Data items
===

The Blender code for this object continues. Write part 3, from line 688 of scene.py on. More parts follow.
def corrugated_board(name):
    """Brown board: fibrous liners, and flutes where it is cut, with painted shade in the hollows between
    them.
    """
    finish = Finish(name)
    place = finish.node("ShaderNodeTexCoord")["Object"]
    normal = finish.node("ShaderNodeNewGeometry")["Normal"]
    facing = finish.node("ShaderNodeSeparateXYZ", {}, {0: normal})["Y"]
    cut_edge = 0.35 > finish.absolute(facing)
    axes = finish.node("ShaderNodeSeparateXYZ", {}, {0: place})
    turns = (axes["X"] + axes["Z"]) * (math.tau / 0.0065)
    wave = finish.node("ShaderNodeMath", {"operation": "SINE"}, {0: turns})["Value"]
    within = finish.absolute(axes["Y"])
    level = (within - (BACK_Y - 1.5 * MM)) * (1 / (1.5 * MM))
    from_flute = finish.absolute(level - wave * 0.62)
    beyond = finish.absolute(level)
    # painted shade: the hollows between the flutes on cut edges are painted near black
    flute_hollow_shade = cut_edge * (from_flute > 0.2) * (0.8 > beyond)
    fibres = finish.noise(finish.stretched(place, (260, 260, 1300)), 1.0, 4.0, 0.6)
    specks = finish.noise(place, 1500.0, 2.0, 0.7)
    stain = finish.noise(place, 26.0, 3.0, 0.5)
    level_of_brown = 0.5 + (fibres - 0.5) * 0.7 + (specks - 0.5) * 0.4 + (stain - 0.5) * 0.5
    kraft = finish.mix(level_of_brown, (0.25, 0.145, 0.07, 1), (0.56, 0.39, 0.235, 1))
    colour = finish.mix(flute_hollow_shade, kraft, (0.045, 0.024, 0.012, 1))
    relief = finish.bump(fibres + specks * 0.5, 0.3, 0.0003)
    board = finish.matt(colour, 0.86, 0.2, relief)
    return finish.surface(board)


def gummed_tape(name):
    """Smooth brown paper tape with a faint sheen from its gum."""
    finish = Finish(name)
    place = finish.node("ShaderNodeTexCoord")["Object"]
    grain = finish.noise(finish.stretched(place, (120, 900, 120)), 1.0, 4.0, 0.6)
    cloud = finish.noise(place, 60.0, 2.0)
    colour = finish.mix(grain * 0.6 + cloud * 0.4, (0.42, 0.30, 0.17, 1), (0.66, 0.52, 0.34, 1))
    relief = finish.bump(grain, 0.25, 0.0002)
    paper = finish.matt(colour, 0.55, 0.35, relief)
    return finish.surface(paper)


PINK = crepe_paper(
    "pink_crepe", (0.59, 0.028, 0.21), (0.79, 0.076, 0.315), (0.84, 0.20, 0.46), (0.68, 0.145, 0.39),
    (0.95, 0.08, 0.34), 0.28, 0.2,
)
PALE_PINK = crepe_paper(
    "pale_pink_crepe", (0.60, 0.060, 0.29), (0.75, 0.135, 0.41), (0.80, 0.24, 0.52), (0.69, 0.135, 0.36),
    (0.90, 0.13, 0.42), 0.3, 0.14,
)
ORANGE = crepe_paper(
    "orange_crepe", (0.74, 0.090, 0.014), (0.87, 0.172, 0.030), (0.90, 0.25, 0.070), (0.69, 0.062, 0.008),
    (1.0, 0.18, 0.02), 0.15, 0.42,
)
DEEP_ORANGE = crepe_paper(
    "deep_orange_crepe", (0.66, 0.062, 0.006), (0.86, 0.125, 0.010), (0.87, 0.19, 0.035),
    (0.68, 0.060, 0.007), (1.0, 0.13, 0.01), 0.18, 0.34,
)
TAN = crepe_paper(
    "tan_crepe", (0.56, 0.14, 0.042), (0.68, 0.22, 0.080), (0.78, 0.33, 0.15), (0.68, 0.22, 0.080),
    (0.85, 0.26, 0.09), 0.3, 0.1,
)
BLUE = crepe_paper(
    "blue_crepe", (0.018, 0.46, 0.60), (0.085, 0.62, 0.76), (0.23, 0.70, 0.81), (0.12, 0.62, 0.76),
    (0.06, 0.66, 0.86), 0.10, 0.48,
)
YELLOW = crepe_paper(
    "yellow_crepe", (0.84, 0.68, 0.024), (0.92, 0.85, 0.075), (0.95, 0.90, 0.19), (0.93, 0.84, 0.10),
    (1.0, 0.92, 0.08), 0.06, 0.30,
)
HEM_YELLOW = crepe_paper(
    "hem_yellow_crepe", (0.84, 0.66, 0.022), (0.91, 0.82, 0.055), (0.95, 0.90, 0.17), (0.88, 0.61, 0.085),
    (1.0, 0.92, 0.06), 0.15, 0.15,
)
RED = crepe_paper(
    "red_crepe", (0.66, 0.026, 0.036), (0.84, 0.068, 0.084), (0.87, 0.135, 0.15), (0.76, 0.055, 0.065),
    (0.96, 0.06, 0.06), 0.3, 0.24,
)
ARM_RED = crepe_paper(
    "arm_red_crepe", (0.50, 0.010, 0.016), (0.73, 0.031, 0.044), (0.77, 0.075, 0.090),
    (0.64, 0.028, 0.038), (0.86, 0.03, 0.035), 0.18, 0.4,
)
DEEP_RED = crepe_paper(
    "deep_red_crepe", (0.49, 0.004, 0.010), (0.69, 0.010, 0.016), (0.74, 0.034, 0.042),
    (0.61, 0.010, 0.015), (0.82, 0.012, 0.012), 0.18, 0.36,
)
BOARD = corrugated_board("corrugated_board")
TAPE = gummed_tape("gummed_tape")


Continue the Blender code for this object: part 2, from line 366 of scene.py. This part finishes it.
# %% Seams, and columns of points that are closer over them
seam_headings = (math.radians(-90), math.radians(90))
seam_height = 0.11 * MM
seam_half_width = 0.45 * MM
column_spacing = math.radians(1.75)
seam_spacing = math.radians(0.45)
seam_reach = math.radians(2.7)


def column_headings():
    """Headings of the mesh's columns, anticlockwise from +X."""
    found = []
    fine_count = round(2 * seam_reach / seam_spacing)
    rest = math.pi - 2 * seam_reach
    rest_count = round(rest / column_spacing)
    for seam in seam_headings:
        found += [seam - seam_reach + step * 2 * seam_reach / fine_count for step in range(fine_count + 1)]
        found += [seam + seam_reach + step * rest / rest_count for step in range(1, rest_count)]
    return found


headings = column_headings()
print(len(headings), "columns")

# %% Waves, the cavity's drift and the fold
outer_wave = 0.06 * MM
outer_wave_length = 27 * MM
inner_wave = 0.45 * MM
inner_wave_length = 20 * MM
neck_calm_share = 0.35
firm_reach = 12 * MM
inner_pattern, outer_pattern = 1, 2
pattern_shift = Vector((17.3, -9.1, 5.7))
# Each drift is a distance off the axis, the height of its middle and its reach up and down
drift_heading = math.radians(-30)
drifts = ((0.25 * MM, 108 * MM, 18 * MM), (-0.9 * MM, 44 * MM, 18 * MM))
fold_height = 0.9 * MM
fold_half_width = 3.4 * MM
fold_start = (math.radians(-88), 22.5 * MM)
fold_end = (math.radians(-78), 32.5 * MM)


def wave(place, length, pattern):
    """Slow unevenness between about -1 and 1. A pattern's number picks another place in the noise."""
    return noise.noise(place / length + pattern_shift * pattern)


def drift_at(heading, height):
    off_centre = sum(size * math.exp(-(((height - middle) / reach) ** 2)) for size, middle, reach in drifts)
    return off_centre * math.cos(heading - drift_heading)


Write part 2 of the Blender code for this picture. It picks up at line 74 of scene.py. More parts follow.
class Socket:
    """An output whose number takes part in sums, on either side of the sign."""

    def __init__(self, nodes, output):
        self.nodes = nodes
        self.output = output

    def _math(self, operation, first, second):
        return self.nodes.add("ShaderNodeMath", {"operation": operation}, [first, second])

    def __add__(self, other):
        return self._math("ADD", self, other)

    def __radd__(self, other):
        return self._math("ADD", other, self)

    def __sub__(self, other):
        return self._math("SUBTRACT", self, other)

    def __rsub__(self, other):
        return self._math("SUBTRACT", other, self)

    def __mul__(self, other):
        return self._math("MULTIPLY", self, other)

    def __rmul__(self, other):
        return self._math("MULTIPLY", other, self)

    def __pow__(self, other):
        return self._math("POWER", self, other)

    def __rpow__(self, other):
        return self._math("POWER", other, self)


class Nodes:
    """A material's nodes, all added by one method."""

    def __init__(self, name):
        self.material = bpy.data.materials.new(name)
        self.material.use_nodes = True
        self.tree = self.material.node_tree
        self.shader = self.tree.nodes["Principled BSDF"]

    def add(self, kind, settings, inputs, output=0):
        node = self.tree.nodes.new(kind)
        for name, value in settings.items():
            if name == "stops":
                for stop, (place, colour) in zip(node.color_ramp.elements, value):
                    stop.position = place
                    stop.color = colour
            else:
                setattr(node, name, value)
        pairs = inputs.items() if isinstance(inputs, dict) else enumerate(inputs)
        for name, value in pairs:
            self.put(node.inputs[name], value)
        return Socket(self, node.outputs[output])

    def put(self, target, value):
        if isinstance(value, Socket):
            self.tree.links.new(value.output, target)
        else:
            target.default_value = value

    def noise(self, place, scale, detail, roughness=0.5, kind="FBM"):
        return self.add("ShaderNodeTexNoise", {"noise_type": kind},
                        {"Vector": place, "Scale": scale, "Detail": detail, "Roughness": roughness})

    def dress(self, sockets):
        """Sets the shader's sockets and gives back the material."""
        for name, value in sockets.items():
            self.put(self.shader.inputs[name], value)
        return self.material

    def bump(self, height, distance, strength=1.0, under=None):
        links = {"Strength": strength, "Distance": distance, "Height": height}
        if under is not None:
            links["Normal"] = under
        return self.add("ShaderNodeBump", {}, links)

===

Exercise requirements » Among the lines above, find the one with "Write part 2" and the one with "output whose number". Quote both and everything between them, exactly.

Answer to this task »
Write part 2 of the Blender code for this picture. It picks up at line 74 of scene.py. More parts follow.
class Socket:
    """An output whose number takes part in sums, on either side of the sign."""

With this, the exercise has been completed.